作家として芥川賞をはじめ数多くの賞を受賞し、劇作家としても多数の作品を発表した昭和を代表する作家・劇作家・安部公房。
PARCO劇場では、1973年のオープニング記念公演『愛の眼鏡は色ガラス』(当時の名称は西武劇場)をはじめ、安部公房の作・演出作を数多く上演してきた。そして、43年ぶりに安部公房作品を上演することになり、選んだ演目は『幽霊はここにいる』。1958年に千田是也演出、田中邦衛主演で、俳優座劇場にて初演、1958年度岸田演劇賞を受賞し、翻訳版がヨーロッパなど世界各国でも上演され、国内でも度々上演されている傑作戯曲。
「前衛的」「不条理」「ナンセンス」といった言葉で表現される安部公房らしさに満ちた喜劇的作品であり、コーラスなど音楽的要素も効果的に取り入れた祝祭感やエンターテインメント要素の強い作品でもある。

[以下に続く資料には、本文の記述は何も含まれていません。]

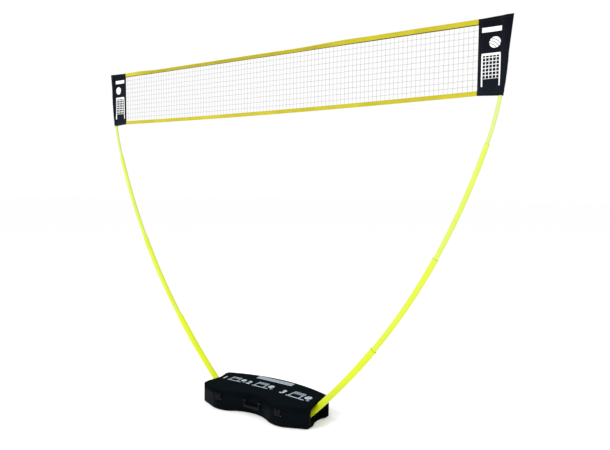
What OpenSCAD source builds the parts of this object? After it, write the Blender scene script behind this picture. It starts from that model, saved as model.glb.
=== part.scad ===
// Portable net game stand: a two-shell carrying case that serves as the foot,
// two bowed telescoping poles set on pegs in its ends, and a net stretched
// between them in sleeves. X runs along the net, -Y is the front of the case,
// +Z is up. The origin lies on the floor, midway between the poles and in
// their plane. All lengths are millimetres.

/* [Case] */
// Length of the case from end to end
case_len = 850; // [760:2:900]
// Height of the closed case above the floor
case_h = 131; // [110:1:160]
// Height of the lid, top plate included
lid_h = 33; // [25:1:45]
// How far the case reaches behind the poles, at its middle
back_y = 204; // [170:1:225]
// How far the case reaches behind the poles, at its ends
back_corner_y = 118; // [105:1:150]
// How far each front lobe reaches in front of the poles
lobe_y = 202; // [190:1:220]
// Distance of each front lobe from the end of the case
lobe_inset = 184; // [160:1:195]
// Radius of each front lobe, towards the end of the case
lobe_r = 150; // [120:5:170]
// Radius of each front lobe, towards the waist
flank_r = 194; // [150:2:260]
// How far the waist reaches in front of the poles
waist_y = 134; // [125:1:150]
// How far the end walls reach in front of the poles
front_corner_y = 146; // [125:1:165]
// Radius of the upright corners
corner_r = 20; // [8:1:30]
// Thickness of the moulded walls
wall = 3.5; // [2.5:0.5:5]
// Thickness of the case floor
floor_t = 4; // [3:0.5:6]
// Depth of the hollow in each end edge
scallop_depth = 22; // [8:1:24]
// Width of the hollow in each end edge
scallop_w = 150; // [100:5:180]
// Height of the lip that centres the lid
lip_h = 4; // [2:0.5:6]
// Height of the rubber feet
foot_h = 3; // [2:0.5:5]
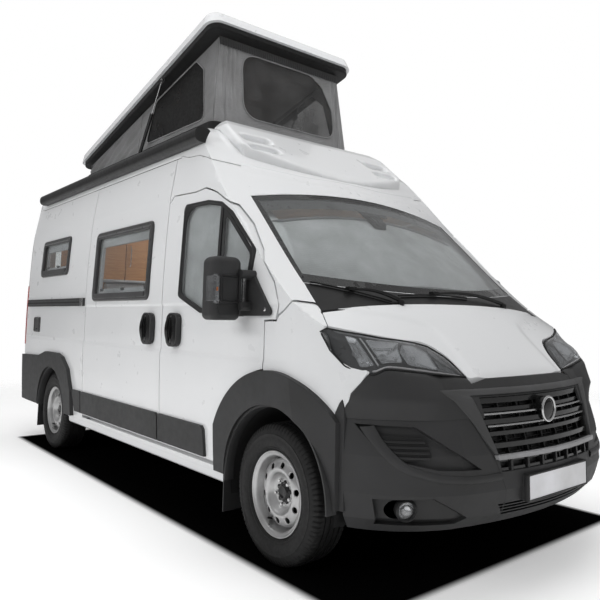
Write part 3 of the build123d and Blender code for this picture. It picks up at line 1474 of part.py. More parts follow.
WHEEL_X, WHEEL_Y, WHEEL_Z = 1330, 390, 1180
with BuildPart() as dashboard:
    with BuildSketch(Plane.XZ):
        with BuildLine():
            Polyline((1480, 900), (1470, 1130), (1560, 1200), (1845, 1200), (1845, 1120), (1700, 900), close=True)
        make_face()
    extrude(amount=860, both=True)
    add(inner, mode=Mode.INTERSECT)
    column = Plane(origin=(WHEEL_X, WHEEL_Y, WHEEL_Z), x_dir=(0, 1, 0), z_dir=(-0.82, 0, 0.57))
    with BuildSketch(column.offset(-220)):
        Circle(32)
    extrude(amount=220)
    with BuildSketch(column.offset(-8)):
        Circle(70)
        Rectangle(360, 34)
        with Locations((0, -90)):
            Rectangle(34, 180)
    extrude(amount=16)
    ring_start = Plane(origin=column.origin + column.x_dir * 185, x_dir=column.x_dir, z_dir=column.y_dir)
    with BuildSketch(ring_start):
        Circle(14)
    revolve(axis=Axis(column.origin, column.z_dir))
save(dashboard, "dashboard")

with BuildPart() as furniture:
    with BuildSketch(Plane.XY.offset(FLOOR_Z)):
        with Locations((-420, 640)):
            Rectangle(1300, 480)
        with Locations((-2080, 0)):
            Rectangle(950, 1400)
    extrude(amount=360)
    with BuildSketch(Plane.XY.offset(FLOOR_Z + 360)):
        with Locations((-420, 640)):
            Rectangle(1300, 480)
    extrude(amount=520)
    with BuildSketch(Plane.XY.offset(FLOOR_Z + 360)):
        with Locations((-1115, -770)):
            Rectangle(300, 280)
    extrude(amount=1200)
save(furniture, "furniture")
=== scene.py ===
# %% [markdown]
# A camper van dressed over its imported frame: a white high-roof van with a pop-top sleeping roof standing open.
# The frame comes first, because every piece below rides on one of its bodies. Lengths are metres. +X is forward,
# +Y is the driver's left and +Z is up.

# %% Load the frame
import bpy
import bmesh
import json
import math
import numpy as np
from mathutils import Matrix, Vector


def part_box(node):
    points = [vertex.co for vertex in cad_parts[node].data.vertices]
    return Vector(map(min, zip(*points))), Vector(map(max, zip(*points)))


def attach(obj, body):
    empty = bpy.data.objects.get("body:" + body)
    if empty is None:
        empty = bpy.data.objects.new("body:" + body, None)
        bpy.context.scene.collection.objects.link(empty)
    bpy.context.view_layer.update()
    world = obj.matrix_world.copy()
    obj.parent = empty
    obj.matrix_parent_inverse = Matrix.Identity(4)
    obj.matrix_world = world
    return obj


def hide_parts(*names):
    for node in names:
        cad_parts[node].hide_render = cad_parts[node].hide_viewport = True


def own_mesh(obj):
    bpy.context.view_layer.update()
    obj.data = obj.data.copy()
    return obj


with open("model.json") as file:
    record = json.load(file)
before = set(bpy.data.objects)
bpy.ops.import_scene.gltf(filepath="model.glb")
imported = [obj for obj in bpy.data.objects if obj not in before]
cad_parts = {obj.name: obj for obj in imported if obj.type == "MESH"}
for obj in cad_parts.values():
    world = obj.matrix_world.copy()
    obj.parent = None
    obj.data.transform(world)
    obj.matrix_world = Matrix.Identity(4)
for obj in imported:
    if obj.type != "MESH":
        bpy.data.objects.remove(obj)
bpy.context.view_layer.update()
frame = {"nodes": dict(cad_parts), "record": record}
nodes = frame["nodes"]
scene = bpy.context.scene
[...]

本作の主人公で、幽霊を連れており会話ができるという謎の男・深川啓介を演じるのは、PARCO劇場初登場となるジャニーズWESTの神山智洋。
主人公・深川を取り巻く登場人物たちには個性豊かなキャスト陣が顔を揃えた。
深川が出会う怪しげな元詐欺師・大庭三吉には、硬軟幅広い役を変幻自在に演じ分ける八嶋智人、深川の幽霊話を信じようとしない新聞記者・箱山義一には、数々の舞台で確かな演技力を発揮する木村 了、三吉の娘・大庭ミサコには、昨年初舞台にして初主演を務めた期待の新星・秋田汐梨、三吉の妻・大庭トシエには、少年役から主婦役まで幅広い役をこなす実力派女優・田村たがめが演じる。
さらに、堀部圭亮、真那胡敬二、福本伸一、伊達 暁、まりゑといったベテラン勢・実力派が脇を固め、シュールでナンセンス、だけどどこか夢夢しい、不思議な物語を届ける。

そして、今回解禁したビジュアルでは、神山をはじめとするキャスト陣の顔が、「死者」と「生者」のカーニバルよろしく黒い人影の中に浮かびあがり、人間のようにも幽霊のようにも見える朧げな姿や、人間が持つ多面性を表現している。

「死」がかつてない身近さと、実感のなさを伴うようになった現代で、人は「死」とどうやって向き合い生き続けていくのか。実体の見えないものでさえ商品になり得るいま、この現代にも通じる物語に期待が高まる。

パルコ・プロデュース2022『幽霊はここにいる』は、2022年12月8日から26日まで東京・PARCO劇場、2023年1月11日から16日まで大阪・森ノ宮ピロティホールにて上演される。

<物語>
元・上等兵で、いつも幽霊を連れているという不思議な男・深川啓介(神山智洋)。その幽霊は生きていた頃のことを覚えておらず、深川は幽霊の身許捜しをしていた。とある街にたどりついた深川は、うさん臭げな男・大庭三吉(八嶋智人)と出会う。大庭の妻・トシエ(田村たがめ)と娘・ミサコ(秋田汐梨)は不審に思うが、大庭は、深川が幽霊と会話出来るということを知ると、これはいい商売になると考え「死人の写真高価買います」というビラを町中に貼り、幽霊の身許捜しを兼ねた珍商売を始める。それを怪しむ新聞記者・箱山(木村了)は彼らの動きを探るも、地元の有力者や町全体をどんどん巻き込み、一大事業に発展していく・・・・・・。